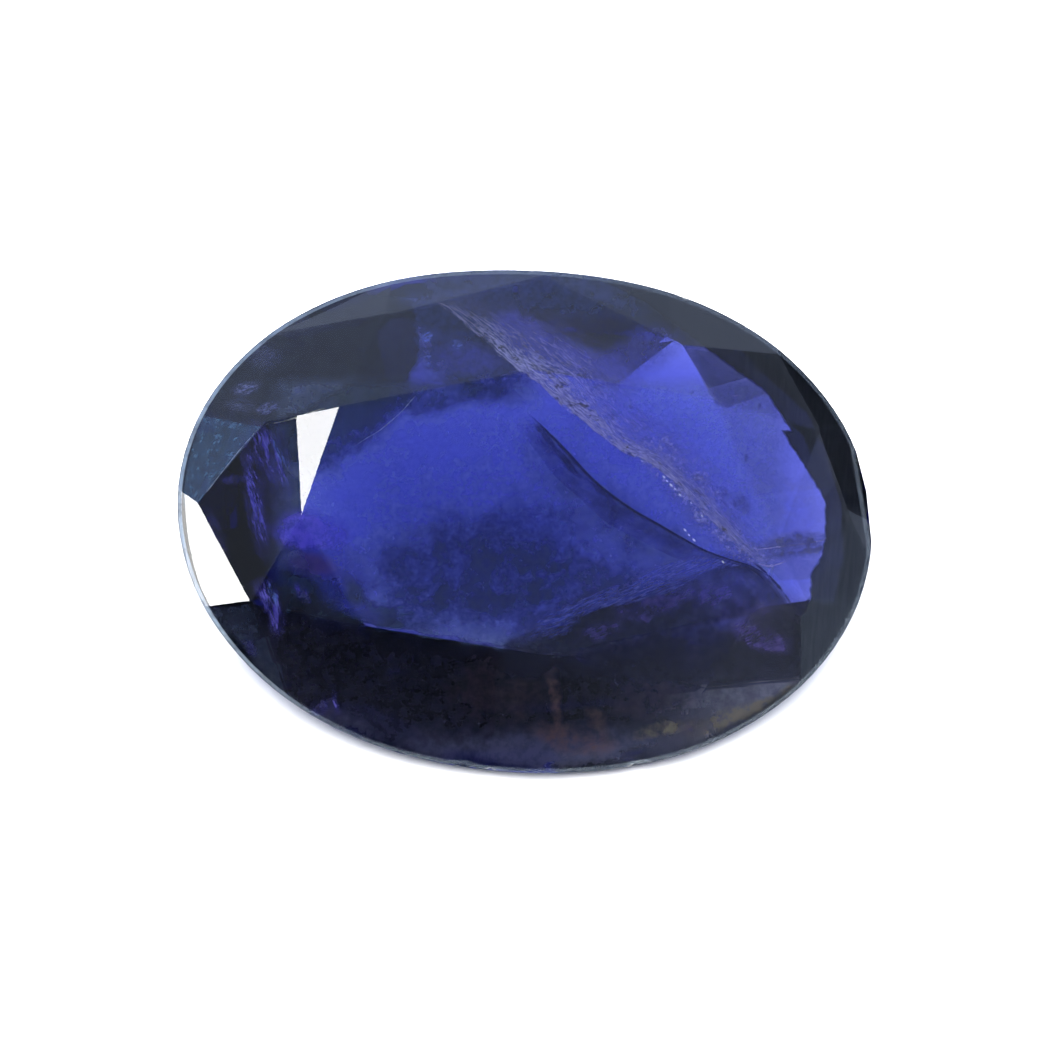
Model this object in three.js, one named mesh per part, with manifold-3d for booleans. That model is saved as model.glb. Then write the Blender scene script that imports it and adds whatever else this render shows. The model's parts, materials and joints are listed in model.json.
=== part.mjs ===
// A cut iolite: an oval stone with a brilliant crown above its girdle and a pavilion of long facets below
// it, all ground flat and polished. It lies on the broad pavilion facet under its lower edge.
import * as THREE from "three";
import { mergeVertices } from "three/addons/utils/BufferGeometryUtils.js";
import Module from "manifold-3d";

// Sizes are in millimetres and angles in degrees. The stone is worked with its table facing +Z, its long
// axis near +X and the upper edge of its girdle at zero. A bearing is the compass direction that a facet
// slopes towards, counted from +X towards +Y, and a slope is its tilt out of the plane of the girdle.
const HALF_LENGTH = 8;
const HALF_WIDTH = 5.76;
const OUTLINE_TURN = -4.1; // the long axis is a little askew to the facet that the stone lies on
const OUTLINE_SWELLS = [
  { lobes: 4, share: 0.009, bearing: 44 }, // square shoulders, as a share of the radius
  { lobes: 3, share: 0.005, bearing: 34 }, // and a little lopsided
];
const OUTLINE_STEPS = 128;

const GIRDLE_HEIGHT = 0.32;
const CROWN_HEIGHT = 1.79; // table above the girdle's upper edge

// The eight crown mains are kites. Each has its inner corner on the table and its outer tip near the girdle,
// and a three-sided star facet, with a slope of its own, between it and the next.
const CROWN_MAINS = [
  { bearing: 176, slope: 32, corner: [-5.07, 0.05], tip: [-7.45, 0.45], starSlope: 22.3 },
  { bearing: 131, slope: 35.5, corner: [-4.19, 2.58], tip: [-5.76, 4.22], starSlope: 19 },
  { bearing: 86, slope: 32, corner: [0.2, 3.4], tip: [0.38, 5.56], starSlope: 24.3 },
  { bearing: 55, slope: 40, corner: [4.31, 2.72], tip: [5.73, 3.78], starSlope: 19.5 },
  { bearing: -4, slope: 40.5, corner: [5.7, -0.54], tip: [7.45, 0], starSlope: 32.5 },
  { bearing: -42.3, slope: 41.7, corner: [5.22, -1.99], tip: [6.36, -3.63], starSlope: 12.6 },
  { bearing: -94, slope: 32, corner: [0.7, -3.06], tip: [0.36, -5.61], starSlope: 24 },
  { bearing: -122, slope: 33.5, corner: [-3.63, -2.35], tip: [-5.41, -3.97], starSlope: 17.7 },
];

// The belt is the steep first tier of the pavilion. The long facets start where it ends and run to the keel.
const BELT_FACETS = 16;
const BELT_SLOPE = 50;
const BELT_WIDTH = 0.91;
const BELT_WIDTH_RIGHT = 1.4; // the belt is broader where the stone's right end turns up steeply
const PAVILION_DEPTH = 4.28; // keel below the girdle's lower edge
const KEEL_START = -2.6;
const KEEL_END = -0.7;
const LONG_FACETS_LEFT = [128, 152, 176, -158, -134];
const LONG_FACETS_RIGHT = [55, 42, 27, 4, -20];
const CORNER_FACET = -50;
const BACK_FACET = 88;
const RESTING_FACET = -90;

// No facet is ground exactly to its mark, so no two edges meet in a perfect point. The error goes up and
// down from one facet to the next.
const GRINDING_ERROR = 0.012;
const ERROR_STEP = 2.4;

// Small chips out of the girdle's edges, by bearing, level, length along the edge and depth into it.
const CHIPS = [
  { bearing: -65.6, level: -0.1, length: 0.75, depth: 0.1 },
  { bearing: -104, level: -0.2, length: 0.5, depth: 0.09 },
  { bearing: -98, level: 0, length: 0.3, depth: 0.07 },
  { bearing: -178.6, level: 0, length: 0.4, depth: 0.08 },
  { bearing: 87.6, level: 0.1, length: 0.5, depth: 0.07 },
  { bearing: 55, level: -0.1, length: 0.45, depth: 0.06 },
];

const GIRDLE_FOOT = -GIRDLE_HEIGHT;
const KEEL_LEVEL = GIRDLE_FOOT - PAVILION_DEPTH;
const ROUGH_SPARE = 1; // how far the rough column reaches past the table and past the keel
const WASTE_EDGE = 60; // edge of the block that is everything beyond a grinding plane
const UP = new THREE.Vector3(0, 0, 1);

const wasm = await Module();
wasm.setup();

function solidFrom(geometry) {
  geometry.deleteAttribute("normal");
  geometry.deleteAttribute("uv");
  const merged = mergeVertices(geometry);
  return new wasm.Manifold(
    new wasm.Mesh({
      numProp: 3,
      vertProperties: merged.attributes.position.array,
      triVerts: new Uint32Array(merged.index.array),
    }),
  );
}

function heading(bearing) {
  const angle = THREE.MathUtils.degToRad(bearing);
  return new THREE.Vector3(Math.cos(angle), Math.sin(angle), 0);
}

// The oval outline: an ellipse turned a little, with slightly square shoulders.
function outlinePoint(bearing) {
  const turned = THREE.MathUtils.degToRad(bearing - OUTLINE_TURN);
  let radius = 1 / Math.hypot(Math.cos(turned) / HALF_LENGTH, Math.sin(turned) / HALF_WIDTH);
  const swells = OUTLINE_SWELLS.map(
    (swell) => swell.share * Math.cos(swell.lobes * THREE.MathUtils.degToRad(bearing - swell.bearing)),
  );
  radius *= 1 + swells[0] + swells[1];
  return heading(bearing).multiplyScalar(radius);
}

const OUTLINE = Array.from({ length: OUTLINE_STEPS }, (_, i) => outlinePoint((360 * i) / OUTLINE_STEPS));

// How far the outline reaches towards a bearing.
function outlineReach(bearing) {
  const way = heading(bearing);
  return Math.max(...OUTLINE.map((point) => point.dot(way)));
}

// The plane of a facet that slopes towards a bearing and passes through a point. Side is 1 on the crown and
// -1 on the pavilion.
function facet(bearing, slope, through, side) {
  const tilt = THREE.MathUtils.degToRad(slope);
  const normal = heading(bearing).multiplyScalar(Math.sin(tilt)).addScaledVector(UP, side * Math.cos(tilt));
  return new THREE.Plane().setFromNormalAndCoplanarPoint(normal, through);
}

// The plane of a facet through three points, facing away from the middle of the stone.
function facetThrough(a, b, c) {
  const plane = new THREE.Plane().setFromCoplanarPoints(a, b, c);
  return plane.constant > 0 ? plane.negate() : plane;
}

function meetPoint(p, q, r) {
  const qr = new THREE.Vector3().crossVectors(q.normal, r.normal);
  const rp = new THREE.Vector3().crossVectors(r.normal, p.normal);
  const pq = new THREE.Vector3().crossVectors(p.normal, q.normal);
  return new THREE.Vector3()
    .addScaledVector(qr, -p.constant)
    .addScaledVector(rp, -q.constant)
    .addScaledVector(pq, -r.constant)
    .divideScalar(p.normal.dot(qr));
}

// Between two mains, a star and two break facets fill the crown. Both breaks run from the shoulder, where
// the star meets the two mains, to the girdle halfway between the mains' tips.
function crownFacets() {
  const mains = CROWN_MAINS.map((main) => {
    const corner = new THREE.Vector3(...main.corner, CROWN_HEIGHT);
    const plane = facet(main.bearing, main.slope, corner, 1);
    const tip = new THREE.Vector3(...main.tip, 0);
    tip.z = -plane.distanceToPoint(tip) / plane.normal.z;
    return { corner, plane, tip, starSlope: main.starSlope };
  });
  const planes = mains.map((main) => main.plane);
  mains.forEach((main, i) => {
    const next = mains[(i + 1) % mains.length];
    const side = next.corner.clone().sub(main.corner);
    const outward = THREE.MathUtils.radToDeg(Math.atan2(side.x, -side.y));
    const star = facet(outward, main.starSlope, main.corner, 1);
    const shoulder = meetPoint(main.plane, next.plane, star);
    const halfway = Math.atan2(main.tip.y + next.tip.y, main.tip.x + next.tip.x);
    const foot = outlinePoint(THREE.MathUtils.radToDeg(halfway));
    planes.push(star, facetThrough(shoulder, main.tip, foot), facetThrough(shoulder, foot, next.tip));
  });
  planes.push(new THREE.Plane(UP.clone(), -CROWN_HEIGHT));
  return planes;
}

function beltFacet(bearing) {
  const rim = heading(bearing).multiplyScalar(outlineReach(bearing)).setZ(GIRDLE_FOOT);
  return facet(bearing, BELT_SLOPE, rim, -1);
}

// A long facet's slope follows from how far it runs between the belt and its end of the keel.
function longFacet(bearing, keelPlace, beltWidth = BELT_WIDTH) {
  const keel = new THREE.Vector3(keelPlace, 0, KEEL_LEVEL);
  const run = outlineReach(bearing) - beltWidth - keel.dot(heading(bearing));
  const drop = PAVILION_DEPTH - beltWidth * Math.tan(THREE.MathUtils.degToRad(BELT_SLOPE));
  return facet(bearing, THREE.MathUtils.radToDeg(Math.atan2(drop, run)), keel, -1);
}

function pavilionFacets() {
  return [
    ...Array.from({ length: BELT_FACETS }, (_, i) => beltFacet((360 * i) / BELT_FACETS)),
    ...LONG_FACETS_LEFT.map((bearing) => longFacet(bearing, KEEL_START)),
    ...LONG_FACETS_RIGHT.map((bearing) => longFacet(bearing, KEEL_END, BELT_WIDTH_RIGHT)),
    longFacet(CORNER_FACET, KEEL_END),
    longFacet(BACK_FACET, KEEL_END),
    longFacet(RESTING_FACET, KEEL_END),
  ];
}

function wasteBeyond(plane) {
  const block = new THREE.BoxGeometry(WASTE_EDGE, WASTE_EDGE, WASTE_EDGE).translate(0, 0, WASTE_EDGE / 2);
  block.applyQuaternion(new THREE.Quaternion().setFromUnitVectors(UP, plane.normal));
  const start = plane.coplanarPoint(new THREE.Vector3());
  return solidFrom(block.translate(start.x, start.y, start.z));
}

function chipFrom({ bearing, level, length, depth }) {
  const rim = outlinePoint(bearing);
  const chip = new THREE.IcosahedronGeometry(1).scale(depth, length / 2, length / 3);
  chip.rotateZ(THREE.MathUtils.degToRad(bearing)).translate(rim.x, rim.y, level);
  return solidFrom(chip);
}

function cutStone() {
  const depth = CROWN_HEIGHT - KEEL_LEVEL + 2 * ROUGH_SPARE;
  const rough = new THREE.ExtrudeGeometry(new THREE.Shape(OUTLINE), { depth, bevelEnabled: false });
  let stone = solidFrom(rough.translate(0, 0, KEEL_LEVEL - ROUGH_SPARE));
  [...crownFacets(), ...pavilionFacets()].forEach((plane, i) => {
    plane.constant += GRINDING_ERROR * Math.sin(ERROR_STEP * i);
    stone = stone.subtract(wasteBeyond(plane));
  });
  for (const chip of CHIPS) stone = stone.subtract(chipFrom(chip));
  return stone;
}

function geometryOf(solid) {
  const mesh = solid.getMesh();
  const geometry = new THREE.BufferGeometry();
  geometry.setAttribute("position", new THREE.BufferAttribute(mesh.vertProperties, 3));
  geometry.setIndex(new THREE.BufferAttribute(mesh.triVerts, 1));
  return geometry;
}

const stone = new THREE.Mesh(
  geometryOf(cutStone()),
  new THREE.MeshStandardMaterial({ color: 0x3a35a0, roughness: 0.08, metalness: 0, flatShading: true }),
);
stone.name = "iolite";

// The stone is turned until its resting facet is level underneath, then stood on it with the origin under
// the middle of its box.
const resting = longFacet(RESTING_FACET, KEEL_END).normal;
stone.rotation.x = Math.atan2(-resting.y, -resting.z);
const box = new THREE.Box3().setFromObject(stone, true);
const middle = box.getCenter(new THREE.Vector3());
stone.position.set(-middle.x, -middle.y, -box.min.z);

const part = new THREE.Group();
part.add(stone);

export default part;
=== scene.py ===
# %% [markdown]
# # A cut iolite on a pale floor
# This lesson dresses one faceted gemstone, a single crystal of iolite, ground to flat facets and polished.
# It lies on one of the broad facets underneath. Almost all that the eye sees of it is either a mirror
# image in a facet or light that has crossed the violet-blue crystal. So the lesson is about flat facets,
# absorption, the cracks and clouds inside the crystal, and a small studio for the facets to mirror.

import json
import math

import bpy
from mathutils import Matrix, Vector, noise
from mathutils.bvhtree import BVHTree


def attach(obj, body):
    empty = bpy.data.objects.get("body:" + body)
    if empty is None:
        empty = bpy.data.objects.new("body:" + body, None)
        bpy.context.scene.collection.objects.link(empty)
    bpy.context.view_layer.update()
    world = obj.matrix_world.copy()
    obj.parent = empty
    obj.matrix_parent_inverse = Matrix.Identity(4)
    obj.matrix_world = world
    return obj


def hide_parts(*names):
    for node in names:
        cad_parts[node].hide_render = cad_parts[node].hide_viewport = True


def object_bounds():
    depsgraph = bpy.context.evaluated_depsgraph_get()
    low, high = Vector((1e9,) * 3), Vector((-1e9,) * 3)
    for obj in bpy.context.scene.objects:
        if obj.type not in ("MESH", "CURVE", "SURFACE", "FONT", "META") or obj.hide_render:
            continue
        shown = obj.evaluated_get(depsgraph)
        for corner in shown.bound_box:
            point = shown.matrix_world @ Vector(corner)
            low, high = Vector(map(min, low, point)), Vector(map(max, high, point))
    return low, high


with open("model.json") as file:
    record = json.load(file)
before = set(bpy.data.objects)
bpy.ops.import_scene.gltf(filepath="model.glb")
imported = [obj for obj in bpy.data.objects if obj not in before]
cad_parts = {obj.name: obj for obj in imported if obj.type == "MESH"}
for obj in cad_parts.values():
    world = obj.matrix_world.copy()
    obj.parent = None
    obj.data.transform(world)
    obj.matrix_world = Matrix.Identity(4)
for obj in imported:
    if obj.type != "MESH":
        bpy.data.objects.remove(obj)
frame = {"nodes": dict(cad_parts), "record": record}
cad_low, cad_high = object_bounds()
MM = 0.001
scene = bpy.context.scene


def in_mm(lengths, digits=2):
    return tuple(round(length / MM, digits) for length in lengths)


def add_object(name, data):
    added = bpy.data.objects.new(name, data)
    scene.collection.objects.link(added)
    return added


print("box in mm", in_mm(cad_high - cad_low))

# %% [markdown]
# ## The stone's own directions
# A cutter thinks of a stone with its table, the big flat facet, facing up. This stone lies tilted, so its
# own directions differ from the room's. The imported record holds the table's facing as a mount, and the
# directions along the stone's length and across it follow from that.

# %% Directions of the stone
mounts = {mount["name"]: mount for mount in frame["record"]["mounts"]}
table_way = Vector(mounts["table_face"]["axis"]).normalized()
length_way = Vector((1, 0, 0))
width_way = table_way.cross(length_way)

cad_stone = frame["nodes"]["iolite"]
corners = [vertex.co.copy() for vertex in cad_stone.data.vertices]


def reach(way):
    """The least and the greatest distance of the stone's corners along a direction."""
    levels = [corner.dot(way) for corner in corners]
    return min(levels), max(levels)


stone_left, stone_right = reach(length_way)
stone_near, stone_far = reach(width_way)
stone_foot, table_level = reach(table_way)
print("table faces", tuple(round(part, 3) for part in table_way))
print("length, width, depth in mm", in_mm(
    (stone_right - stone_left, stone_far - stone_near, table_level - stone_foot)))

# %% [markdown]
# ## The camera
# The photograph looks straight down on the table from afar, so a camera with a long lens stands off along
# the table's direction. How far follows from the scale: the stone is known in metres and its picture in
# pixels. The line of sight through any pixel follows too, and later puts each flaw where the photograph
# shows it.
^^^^
▶ [Exercise prompt]:
Exactly those lines that run from the line with "stone.rotation.x = Math.atan2(-resting.y, -resting.z);" through the line with "if empty is" are to be reproduced; both end lines belong to the range.

▶ [Solution to this exercise]:
stone.rotation.x = Math.atan2(-resting.y, -resting.z);
const box = new THREE.Box3().setFromObject(stone, true);
const middle = box.getCenter(new THREE.Vector3());
stone.position.set(-middle.x, -middle.y, -box.min.z);

const part = new THREE.Group();
part.add(stone);

export default part;
=== scene.py ===
# %% [markdown]
# # A cut iolite on a pale floor
# This lesson dresses one faceted gemstone, a single crystal of iolite, ground to flat facets and polished.
# It lies on one of the broad facets underneath. Almost all that the eye sees of it is either a mirror
# image in a facet or light that has crossed the violet-blue crystal. So the lesson is about flat facets,
# absorption, the cracks and clouds inside the crystal, and a small studio for the facets to mirror.

import json
import math

import bpy
from mathutils import Matrix, Vector, noise
from mathutils.bvhtree import BVHTree


def attach(obj, body):
    empty = bpy.data.objects.get("body:" + body)
    if empty is None:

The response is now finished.